Well, it seems it has to do with space. Not that there's a lot of it between Table Mountain and Duncan Dock, but enough, to allow sufficient new development to prevent the price of residential property in the City Bowl from reaching the celestial highs of Clifton.

But it does give hope to those locals with less to spend on their dream home, or foreigners with fewer dollars. In Bree Street, just off centre of Cape Town's CBD, there's a building called Manhattan Centre housing a selection of loft-like spaces that contrast their luxurious interiors with the edgy, slightly industrial tone of the public and access areas of the building.

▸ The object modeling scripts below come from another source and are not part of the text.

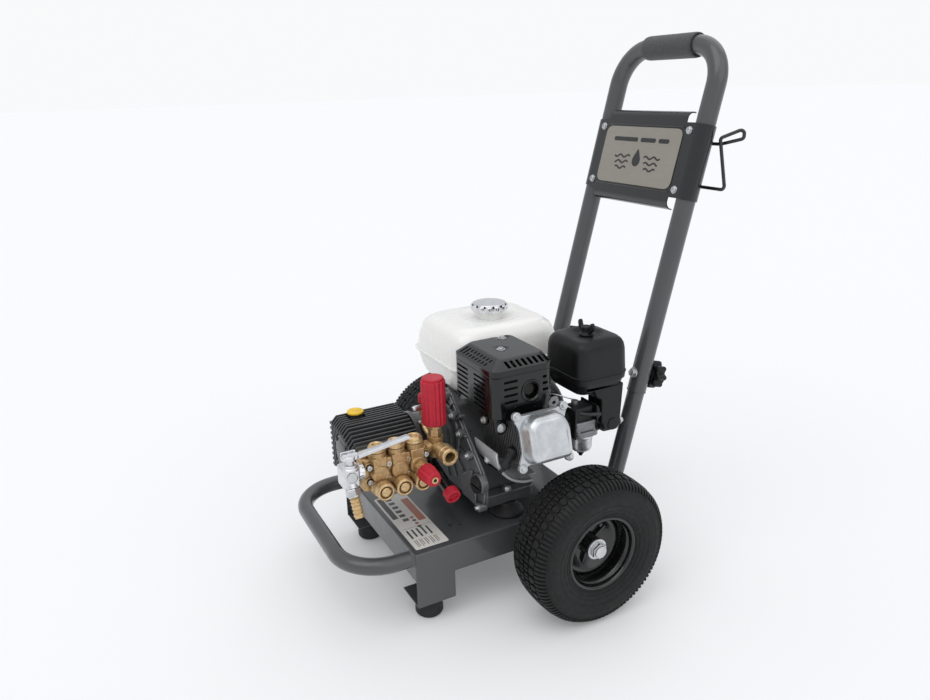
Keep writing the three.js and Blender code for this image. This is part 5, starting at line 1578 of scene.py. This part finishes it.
def make_unloader():
    """Unloader valve with the outlet coupler and the relief pipe behind it."""
    x, y, z = UNLOADER
    form = Form().bar((x, y, 264), (x, y, 302), 14, 2, 48)
    form.bar((x, y, 262), (x, y, 266), 10, 1, 6)
    form.bar((x, 65.3, z), (x, y, z), 12, 1.4, 40)
    coupler = [(0, -2), (12, -2), (12, 28), (13.4, 29.5), (15.5, 31), (15.5, 44), (14.6, 45), (14.6, 47),
               (15.5, 48.4), (15.5, 56), (14, 58), (10, 58), (9, 57), (9, 33), (0, 33)]
    form.use(1).lathe(eased(coupler, 0.6), UNLOADER, X, 64)
    form.bar((x, y, 300), (x, y, 317), 11.6, 1, 6)
    form.bar((x, y, 315), (x, y, 322.4), 12.4, 1, 40)
    form.bar((x, y, 316), (x, y, 353), 6, 0.8, 32)
    relief = smooth_line([(72, 84, 296), (58, 82, 302), (50, 82, 310), (49, 82, 330)], 8)
    form.pipe(relief, 5, 20)
    form.bar(RELIEF + Z * 326, RELIEF + Z * 344, 7, 0.8, 6)
    form.use(2).lathe(eased([(0, 62), (4.4, 62), (5.4, 66), (5.4, 80), (0, 80)], 1.6),
                      (49, 0, 342), Y, 24)
    form.use(3).bar(RELIEF + Z * 343, RELIEF + Z * 352, 4, 0.4, 24)
    form.lathe(eased([(0, 351), (7.6, 351), (8, 364), (6, 368), (0, 369)], 1.8), RELIEF, Z, 36)
    # dark disc inside the coupler's mouth: painted shade
    form.use(4).bar((x + 33, y, z), (x + 33.6, y, z), 8.9, 0.1, 40)
    piece("unloader_body", form, BRASS, TURNED_BRASS, ZINC, RED, SHADE_FILL)


def make_unloader_knob():
    """Tall fluted knob on the unloader."""
    x, y = UNLOADER.x, UNLOADER.y
    body = Form().knob(lobed(21, 1.7, 16, 10, 1.4), (x, y, 323), Z, 81, 3)
    body.lathe(eased([(0, 403), (17.6, 403), (19, 405.5), (17.4, 408), (0, 408.4)], 1.6),
               (x, y, 0), Z, 64)
    form = carve(body, Form().bar((x, y, 314), (x, y, 357), 6.6, 0.1, 32))
    piece("unloader_knob", form, RED, crease=50)


def make_injector_knob():
    """Fluted knob on the detergent injector, with its hose stem."""
    base = Vector((137, INJECTOR.y, INJECTOR.z))
    loops = []
    sections = ((0, -1.6), (1, -0.2), (2.4, 0.4), (9, 0.5), (12, -0.2), (30, -1.9), (34, -3), (36, -5.4))
    for reach, grow in sections:
        ring = lobed(15.5 + grow, 1.4, 12, 10, 1.3)
        loops.append([(base.x + reach, base.y + p.x, base.z + p.y) for p in ring])
    body = Form().skin(loops)
    form = carve(body, Form().bar((128, base.y, base.z), (153, base.y, base.z), 5.8, 0.1, 32))
    form.use(1).ring([(3, 172.4), (5.6, 172.4), (5.6, 174.4), (3, 174.4)], (0, base.y, base.z), X, 32)
    # dark disc inside the hose stem: painted shade
    form.use(2).bar((172, base.y, base.z), (173.4, base.y, base.z), 3.1, 0.1, 24)
    piece("injector_knob", form, RED, TURNED_BRASS, SHADE_FILL, crease=50)


def make_pump_oil_cap():
    """Yellow cap on a black base."""
    form = Form().bar(OIL_FILLER, OIL_FILLER + Z * 2.6, 15, 0.8, 48)
    form.use(1).knob(lobed(14.8, 0.6, 24, 6, 1), OIL_FILLER + Z * 2.3, Z, 4.2, 1.3)
    form.use(0).bar(OIL_FILLER - Z * 12, OIL_FILLER + Z, 7, 0.6, 32)
    piece("pump_oil_cap", form, BLACK_PLASTIC, YELLOW)


def make_drain():
    """Oil drain tube and its red cap."""
    start = Vector((68, 84, 243.6))
    axis = Vector((0.951, 0, -0.309)).normalized()
    form = Form().lathe([(0, 0), (10.5, 0), (10.5, 68), (10.2, 84), (9.4, 85), (0, 85)], start, axis, 48)
    piece("drain_tube", form, BLACK_GLOSS)
    end = start + axis * 84
    cap = [(11.5, -9), (13.2, -9), (13.5, -8), (13.5, 4.8), (12.4, 6), (9.6, 6), (9, 5), (8.8, 2.2),
           (0, 2), (0, 1.3), (11.5, 1.3)]
    form = Form().lathe(cap, end, axis, 56)
    for degrees in (0, 90):
        turn = Matrix.Rotation(math.radians(degrees + 20), 4, "Z")
        form.place = Matrix.Translation(end) @ basis(Vector(), axis) @ turn
        form.box((-8.6, -1, 1.6), (8.6, 1, 3.6), 0.5)
    form.place = Matrix.Identity(4)
    piece("drain_cap", form, RED)


INLET_TURRET = Vector((120.5, -80, 0))
NIPPLE_SEAT = Vector((122.84, -80, 262.72))
NIPPLE_AXIS = Vector((0.535, 0, -0.845)).normalized()


def make_inlet_valve():
    """Inlet ball valve body with its turret."""
    form = Form().box((94, -95, 266), (126, -65, 299.4), 2.6, 5)
    form.box((97, -92, 262.6), (121, -68, 267), 2, 4)
    form.bar((110, -80, 283), (110, -55.3, 283), 12, 1.4, 40)
    form.bar((110, -69, 283), (110, -59, 283), 13.4, 1.2, 6)
    turret = [(0, 297), (13.6, 297), (13.6, 300.6), (11.6, 302), (11.4, 305.4), (9.6, 306.6), (6.4, 307),
              (6, 313.8), (0, 313.8)]
    form.lathe(eased(turret, 0.8), INLET_TURRET, Z, 48)
    form.bar(NIPPLE_SEAT - NIPPLE_AXIS * 16, NIPPLE_SEAT, 10, 1, 36)
    form.use(1).lathe(eased([(0, 126), (8.6, 126), (9.4, 127.6), (7, 128.6), (0, 128.8)], 0.8),
                      (0, -80, 284), X, 36)
    piece("inlet_valve_block", form, NICKEL, ZINC)


def make_hose_nipple():
    """Hexagon fitting with a barbed tail."""
    base, axis = NIPPLE_SEAT + NIPPLE_AXIS * 0.3, NIPPLE_AXIS
    form = Form().bar(base, base + axis * 11, 12.6, 1.8, 6)
    form.bar(base + axis * 9, base + axis * 14, 9.6, 1.6, 36)
    profile = [(0, 10), (7.5, 10), (7.5, 15)]
    for i in range(5):
        profile += [(7.3, 15.2 + 6 * i), (9, 17 + 6 * i), (7.3, 20.8 + 6 * i)]
    profile += [(7, 47), (4.6, 47), (4.4, 40), (0, 40)]
    form.use(1).lathe(profile, base, axis, 40)
    piece("hose_nipple", form, ZINC, TURNED_BRASS)


def make_inlet_lever():
    """Channel-shaped lever on the inlet valve."""
    lean = [(-74, 314.3), (-66, 314.3), (22, 327), (24, 329), (24, 331), (20, 332.3), (-66, 320.4),
            (-74, 320.4)]
    rail = Form().prism(rounded(lean, 1.6), "x", 114.8, 126.2, 0.8)
    groove = [(-58, 319.6), (21, 330.4), (21, 340), (-58, 340)]
    form = carve(rail, Form().prism(groove, "x", 117.4, 123.6, 0.3))
    form.lathe(eased([(0, 314.3), (10.4, 314.3), (10.4, 321), (9.4, 322), (0, 322)], 0.9),
               INLET_TURRET, Z, 40)
    form.box((112, -94, 315), (129, -66, 321.4), 1.6, 5)
    for x in (113.4, 124.6):
        form.box((x, -93, 321), (x + 3, -68, 326.6), 1, 1.4)
    form.bolt(INLET_TURRET + Z * 321, Z, 4.6, 3.4)
    piece("inlet_lever", form, NICKEL)


make_pump_crankcase()
make_pump_flange()
make_pump_manifold()
make_valve_plugs()
make_unloader()
make_unloader_knob()
make_injector_knob()
make_pump_oil_cap()
make_drain()
make_inlet_valve()
make_hose_nipple()
make_inlet_lever()


# ---- carried-over nodes and the end ---------------------------------------------------------

for node, material in (("crankshaft", ZINC), ("exhaust_muffler", HOT_STEEL)):
    slots = frame["nodes"][node].data.materials
    slots.clear()
    slots.append(material)
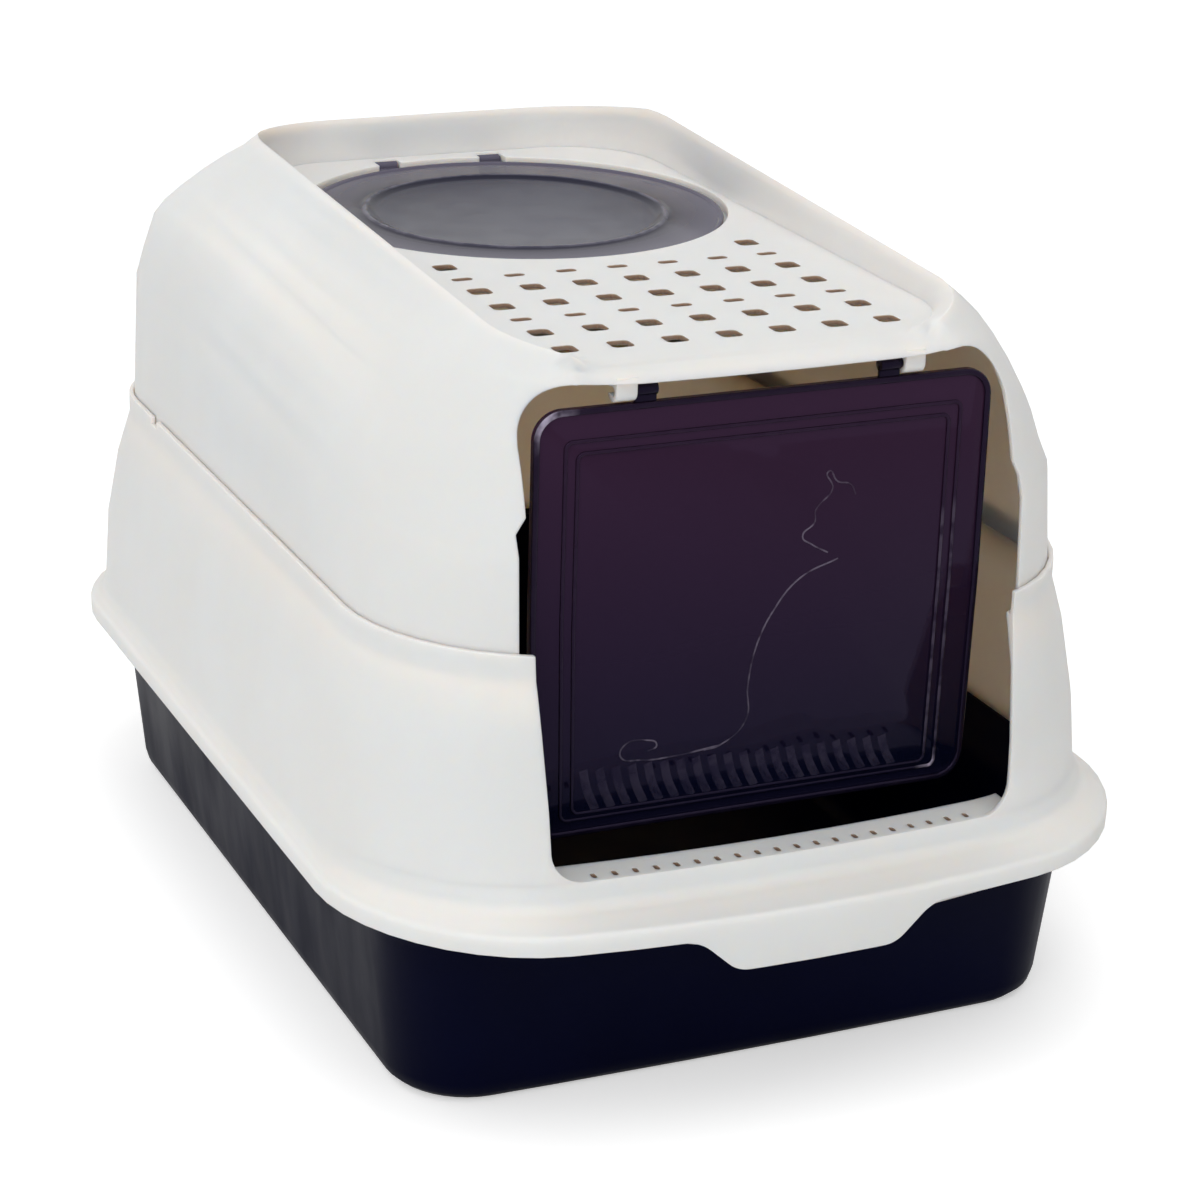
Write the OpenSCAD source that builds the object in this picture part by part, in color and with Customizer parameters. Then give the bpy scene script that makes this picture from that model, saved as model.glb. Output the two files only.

Once inside the penthouse, only the multi-metres of glass sheets, rising through three levels, separate you from a cross-city vista, and looking back towards the west, Table Mountain looms benignly.

For R7 million this 300 square metre apartment offers two bedrooms with their own bathrooms, a pool deck overlooking the city, an under-cover rim-flow pool and a main bedroom with a translucent glass floor that can be back-lit at night. The clear glass shower room has a spectacular view over the city and the kitchen hides behind a mirror-polished metal surface on the lowest floor. The treads of the staircase emerge apparently unsupported from the wall as they climb to a softly moulded mezzanine floor from where one steps down into the guest bedroom, and upward to the main bedroom with its adjacent wooden pool deck. There's too much to take in at one visit and one's inclination is to beg for seconds.

Dogon's agent Fabio Bonafeche shows a group of buyers round the place with obvious enthusiasm. When he switches on the bedroom floor, there's a squeak of amazement from one of the women, amused at the sheer extravagance of it. She is clearly enchanted.

Perhaps the lady will settle for the fluorescent floor, rather than raid her piggy bank for the extra R43 million she would have to pay for the privilege of Victoria Road, Clifton.